Information provided:
====

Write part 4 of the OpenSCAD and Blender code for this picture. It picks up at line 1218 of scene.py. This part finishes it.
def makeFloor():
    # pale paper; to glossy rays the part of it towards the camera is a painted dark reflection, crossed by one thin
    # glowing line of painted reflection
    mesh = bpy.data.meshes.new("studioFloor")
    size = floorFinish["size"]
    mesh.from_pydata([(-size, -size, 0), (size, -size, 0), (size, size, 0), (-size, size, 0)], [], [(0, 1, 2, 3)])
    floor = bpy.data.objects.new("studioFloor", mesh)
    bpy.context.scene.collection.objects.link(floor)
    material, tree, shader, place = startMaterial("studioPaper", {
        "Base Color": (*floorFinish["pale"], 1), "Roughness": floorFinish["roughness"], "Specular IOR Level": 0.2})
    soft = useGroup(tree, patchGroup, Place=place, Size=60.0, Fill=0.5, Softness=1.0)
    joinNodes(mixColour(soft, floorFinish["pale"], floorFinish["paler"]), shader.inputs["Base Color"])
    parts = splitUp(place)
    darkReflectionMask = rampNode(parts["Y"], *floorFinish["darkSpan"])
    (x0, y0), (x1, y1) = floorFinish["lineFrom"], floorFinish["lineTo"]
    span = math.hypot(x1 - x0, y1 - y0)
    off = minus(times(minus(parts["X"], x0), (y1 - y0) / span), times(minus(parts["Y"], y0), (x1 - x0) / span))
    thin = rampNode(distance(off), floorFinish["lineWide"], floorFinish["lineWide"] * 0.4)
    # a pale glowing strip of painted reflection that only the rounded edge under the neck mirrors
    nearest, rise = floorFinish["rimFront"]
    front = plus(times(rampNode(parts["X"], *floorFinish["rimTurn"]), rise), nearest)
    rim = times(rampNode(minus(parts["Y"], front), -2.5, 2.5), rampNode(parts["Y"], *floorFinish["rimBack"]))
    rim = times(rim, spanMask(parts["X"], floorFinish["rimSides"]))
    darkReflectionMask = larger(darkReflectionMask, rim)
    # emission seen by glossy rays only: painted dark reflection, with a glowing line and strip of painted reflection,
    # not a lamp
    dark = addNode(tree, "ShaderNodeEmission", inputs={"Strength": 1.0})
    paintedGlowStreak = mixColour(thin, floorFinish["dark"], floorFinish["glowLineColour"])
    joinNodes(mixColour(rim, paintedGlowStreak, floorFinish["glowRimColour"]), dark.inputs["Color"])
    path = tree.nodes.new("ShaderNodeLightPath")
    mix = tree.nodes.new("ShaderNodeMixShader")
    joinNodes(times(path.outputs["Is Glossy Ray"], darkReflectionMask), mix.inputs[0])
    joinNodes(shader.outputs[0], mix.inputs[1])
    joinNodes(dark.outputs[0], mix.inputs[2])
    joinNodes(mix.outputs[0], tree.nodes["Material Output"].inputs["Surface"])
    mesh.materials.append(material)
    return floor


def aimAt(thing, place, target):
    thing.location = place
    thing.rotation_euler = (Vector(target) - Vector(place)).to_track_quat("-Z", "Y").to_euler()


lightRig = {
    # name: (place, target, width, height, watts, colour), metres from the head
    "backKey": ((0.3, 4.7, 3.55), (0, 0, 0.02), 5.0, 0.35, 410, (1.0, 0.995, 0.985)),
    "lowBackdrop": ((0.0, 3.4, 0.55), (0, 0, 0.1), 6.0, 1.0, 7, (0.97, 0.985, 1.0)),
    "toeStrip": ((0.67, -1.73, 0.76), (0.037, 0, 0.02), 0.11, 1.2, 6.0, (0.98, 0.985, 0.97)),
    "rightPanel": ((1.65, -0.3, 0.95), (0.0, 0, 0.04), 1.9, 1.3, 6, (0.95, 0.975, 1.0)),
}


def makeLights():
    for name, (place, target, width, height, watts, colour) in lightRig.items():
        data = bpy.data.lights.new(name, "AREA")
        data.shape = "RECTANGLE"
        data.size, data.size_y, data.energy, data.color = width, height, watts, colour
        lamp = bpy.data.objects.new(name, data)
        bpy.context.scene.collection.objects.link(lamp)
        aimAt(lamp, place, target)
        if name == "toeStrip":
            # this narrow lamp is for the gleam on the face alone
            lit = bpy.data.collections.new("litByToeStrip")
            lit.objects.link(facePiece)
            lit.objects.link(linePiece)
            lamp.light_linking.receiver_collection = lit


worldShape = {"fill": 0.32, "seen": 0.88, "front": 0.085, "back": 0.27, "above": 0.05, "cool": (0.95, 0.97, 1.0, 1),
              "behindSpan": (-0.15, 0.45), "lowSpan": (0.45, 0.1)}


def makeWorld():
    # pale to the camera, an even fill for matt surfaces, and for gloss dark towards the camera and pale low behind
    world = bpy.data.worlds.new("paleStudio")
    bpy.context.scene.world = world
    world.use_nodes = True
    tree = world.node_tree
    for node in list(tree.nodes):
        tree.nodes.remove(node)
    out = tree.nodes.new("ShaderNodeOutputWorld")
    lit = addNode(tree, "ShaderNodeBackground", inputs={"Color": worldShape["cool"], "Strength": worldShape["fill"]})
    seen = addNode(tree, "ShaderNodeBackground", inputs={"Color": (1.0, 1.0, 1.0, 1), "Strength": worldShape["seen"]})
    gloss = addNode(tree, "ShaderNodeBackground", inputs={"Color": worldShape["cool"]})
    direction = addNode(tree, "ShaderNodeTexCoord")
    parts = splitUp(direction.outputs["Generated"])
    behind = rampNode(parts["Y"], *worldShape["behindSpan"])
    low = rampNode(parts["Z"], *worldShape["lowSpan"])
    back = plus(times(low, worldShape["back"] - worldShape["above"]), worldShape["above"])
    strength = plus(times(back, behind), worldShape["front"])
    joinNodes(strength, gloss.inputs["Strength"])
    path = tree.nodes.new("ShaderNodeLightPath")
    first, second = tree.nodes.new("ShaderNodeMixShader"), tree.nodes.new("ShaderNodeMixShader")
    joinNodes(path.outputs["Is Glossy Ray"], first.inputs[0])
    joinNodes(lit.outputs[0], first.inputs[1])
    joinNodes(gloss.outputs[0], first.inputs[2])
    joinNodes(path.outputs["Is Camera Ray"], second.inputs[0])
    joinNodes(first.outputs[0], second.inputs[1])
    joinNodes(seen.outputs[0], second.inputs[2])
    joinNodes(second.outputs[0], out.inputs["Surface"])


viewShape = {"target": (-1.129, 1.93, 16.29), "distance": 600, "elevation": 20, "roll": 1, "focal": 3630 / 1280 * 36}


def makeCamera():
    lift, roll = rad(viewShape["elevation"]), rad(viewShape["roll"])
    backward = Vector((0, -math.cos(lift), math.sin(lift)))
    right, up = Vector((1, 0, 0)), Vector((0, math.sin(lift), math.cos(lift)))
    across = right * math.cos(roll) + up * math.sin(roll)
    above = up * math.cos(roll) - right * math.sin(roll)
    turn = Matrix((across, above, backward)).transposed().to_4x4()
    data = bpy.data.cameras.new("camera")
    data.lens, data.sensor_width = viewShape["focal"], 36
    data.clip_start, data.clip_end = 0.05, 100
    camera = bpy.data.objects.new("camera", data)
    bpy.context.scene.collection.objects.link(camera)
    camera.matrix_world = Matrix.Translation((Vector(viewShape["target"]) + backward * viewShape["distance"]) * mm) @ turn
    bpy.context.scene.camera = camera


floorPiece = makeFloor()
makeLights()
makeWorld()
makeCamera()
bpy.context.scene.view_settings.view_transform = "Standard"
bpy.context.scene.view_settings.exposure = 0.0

====

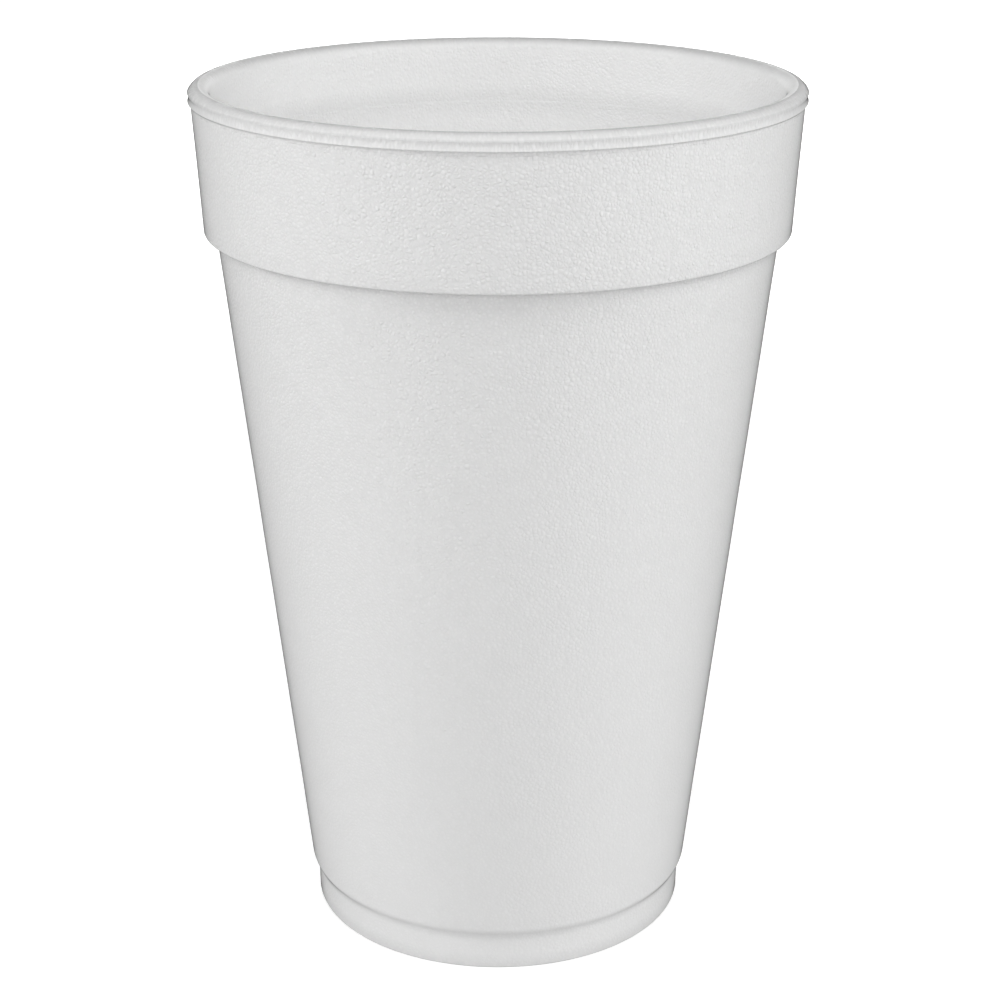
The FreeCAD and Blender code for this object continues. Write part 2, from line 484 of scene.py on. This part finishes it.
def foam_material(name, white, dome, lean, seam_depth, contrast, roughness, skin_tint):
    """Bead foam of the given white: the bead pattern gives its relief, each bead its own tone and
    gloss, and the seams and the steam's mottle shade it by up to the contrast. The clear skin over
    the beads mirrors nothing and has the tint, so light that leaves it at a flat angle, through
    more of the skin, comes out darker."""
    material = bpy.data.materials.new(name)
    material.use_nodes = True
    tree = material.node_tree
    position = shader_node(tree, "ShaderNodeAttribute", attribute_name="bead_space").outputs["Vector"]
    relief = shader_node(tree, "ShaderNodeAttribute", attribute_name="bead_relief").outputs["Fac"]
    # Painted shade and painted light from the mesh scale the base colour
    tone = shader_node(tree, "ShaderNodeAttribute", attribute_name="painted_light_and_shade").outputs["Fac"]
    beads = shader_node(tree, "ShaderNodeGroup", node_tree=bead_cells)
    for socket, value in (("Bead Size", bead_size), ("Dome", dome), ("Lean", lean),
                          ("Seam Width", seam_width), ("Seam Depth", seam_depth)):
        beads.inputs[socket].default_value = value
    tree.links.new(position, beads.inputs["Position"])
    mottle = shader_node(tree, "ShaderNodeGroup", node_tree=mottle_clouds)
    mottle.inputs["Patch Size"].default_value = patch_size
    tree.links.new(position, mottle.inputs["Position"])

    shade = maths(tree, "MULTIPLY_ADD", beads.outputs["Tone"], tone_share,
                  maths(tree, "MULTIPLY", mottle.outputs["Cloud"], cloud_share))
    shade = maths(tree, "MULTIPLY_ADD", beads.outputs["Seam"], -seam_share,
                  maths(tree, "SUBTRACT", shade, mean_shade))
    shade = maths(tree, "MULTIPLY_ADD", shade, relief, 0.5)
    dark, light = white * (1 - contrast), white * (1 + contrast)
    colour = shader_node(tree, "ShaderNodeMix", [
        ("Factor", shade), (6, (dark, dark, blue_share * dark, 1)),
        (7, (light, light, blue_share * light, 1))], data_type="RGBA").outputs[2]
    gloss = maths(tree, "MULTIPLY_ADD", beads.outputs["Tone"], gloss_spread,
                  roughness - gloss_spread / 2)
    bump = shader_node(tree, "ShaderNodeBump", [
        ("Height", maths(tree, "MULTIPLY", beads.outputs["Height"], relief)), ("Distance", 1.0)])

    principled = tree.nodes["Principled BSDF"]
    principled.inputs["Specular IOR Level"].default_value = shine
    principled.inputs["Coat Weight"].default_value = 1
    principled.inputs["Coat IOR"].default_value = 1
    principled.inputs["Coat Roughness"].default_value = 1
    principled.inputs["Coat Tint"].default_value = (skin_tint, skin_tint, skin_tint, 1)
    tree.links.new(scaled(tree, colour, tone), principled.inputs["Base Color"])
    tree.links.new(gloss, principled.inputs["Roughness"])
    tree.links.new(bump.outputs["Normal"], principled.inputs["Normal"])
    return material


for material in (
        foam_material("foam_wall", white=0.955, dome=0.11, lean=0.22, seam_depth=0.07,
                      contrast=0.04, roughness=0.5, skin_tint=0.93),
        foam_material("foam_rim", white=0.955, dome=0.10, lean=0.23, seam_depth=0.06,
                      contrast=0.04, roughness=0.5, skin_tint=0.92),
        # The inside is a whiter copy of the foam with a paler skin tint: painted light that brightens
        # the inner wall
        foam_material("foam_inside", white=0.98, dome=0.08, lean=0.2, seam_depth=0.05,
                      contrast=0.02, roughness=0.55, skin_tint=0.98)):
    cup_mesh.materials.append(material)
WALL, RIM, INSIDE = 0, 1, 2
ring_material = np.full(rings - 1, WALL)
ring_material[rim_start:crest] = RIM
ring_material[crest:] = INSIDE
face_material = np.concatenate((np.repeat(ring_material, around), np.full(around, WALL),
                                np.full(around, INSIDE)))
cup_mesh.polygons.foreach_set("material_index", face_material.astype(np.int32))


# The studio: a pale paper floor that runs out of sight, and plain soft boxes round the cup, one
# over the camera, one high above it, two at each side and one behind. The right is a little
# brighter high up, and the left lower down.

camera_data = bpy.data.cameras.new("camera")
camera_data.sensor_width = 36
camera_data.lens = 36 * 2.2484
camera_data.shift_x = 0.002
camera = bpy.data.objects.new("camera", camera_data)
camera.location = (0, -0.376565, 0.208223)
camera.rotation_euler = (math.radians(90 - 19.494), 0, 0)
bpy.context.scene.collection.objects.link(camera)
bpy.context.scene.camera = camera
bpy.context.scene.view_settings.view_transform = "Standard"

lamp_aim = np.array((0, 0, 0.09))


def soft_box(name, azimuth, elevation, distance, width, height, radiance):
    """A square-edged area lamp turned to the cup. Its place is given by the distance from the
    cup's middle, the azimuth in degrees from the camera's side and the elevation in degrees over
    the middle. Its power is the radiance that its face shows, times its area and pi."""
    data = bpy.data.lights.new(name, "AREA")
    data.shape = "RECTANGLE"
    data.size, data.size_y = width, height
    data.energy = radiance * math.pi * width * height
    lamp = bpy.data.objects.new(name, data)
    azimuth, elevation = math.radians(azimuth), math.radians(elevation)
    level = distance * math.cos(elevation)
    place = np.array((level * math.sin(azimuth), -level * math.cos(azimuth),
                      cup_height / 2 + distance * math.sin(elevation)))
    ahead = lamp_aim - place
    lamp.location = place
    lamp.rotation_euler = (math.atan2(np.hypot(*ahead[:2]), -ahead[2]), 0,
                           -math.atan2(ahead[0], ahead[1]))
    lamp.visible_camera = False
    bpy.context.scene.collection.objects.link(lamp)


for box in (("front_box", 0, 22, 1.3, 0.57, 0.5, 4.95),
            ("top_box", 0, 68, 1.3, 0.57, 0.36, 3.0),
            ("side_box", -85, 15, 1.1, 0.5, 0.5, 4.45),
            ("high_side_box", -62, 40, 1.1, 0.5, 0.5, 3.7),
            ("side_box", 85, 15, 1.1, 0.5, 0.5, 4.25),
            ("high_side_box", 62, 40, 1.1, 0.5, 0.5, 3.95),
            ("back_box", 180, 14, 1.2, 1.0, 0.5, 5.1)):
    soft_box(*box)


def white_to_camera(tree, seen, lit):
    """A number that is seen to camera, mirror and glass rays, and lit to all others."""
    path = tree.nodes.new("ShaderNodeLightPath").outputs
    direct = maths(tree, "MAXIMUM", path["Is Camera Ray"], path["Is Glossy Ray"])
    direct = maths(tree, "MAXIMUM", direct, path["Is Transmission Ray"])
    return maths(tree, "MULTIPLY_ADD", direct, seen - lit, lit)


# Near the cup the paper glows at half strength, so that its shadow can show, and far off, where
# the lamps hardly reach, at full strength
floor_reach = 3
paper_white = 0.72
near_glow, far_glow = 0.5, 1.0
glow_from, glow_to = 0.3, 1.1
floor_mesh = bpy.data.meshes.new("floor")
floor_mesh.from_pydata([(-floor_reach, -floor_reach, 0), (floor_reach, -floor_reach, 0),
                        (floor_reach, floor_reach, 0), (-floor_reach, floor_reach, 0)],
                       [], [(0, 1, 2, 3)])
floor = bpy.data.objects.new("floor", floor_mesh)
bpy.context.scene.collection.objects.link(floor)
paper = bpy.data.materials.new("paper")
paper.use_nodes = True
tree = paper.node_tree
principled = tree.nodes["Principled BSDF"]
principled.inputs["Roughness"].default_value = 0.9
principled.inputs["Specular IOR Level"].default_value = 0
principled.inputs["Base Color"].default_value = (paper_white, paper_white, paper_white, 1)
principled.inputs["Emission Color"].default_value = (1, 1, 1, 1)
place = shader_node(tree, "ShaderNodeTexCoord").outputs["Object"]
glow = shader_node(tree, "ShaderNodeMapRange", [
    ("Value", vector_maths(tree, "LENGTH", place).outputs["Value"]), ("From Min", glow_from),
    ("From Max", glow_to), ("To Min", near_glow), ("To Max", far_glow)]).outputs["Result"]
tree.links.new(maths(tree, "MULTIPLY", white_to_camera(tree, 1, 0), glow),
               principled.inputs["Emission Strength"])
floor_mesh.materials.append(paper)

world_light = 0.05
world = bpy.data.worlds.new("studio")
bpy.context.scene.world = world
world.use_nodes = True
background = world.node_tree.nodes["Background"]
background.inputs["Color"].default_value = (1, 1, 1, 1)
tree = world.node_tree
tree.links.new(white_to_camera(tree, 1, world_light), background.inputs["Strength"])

====

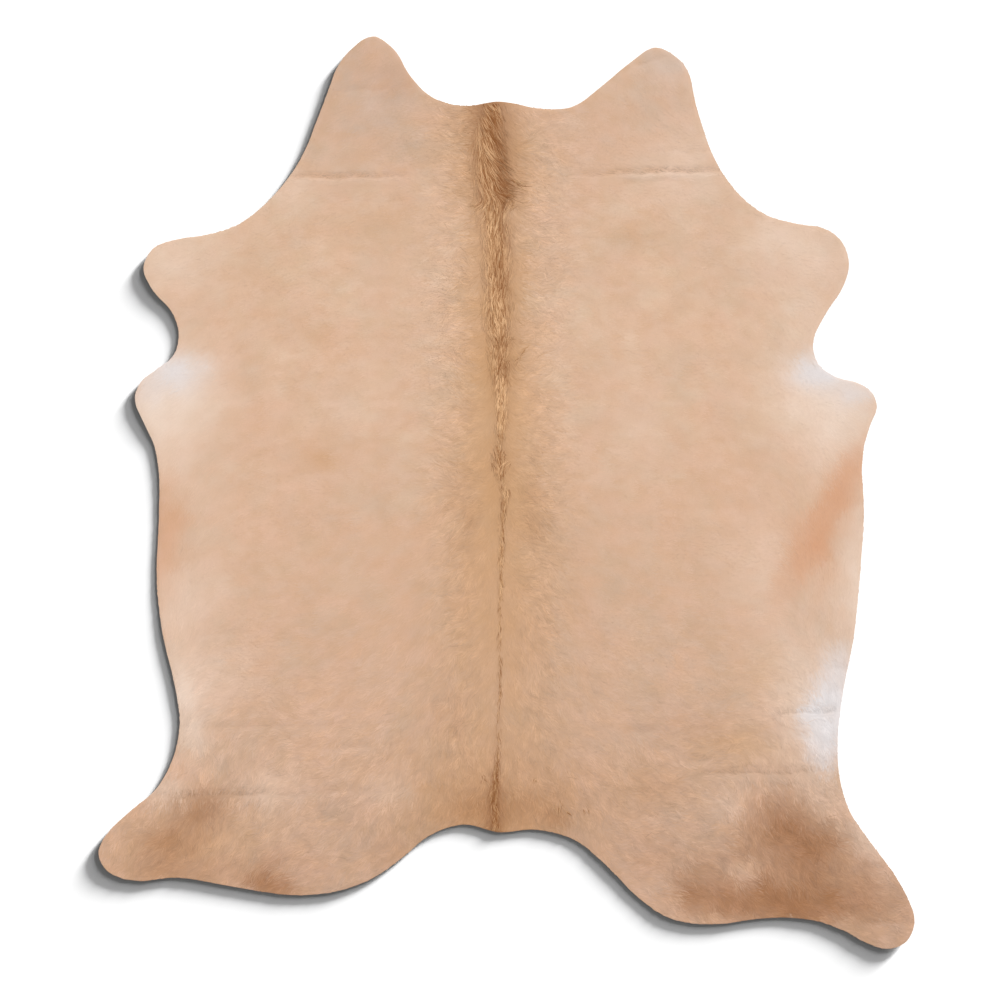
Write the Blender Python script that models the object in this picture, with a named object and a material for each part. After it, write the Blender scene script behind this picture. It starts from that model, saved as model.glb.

====

Task to carry out: In the entries above, find each line with the string "Write" and copy it.

Solved problem:
Write part 4 of the OpenSCAD and Blender code for this picture. It picks up at line 1218 of scene.py. This part finishes it.
The FreeCAD and Blender code for this object continues. Write part 2, from line 484 of scene.py on. This part finishes it.
Write the Blender Python script that models the object in this picture, with a named object and a material for each part. After it, write the Blender scene script behind this picture. It starts from that model, saved as model.glb.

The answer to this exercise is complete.